Im not arguing with any of that. What I'm saying is 99.9% of the times I've seen someone say they can't use Linux because they can't use Photoshop they didn't need it. They aren't graphics professionals and rely on stolen/hacked versions of PS to do their work.
If you really need it you really need it, no argument there. But some hipster who "needs" it so he can make a new age poster for his craft beer room doesn't really "need" it.
When I was a storage admin it was pretty much impossible to do your job with Linux. Way too many windows specific dependencies. Even when I carried a MAC I ran Fusion to keep a windows VM for stuff.
Now that I'm at VMware 99% of our stuff is web based internally and we have a SSO portal (Workspace one) that I can sign into once a day and get into anything (even my 401K and external stuff).
Still, I do feel the need for a Full version of outlook (The web version has some issues and workflows are weird for some stuff), OneDrive and other tools to work with my team.

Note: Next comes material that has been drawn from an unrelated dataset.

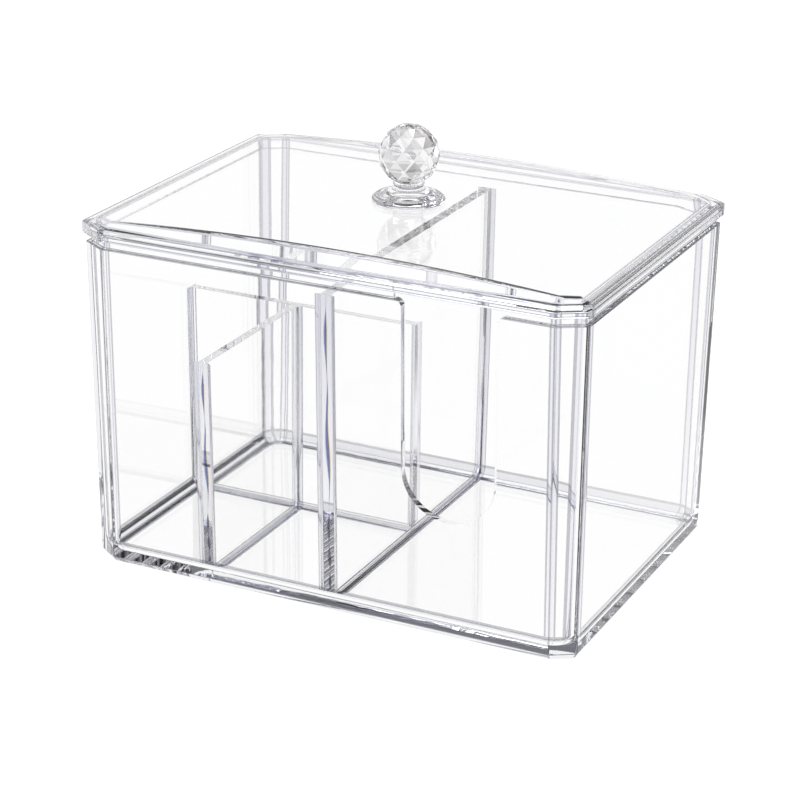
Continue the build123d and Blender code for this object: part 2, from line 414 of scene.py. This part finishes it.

My podcasting and video production stuff (Camtasia, Audio Hijack) lacks anything of reasonable quality on Linux. Also, I collaborate with team members and we use proprietary project file formats for the editing and exporting to MP4 would lose the layering stuff.
I have to use Lync/S4B plugins to get on conference calls with some companies (The web version of this suck horribly).
I used to do a TON of EUC stuff (VDI Architect) and the reality is that on any OS or end user computer project all it takes is a SINGLE application not working for a project to fail.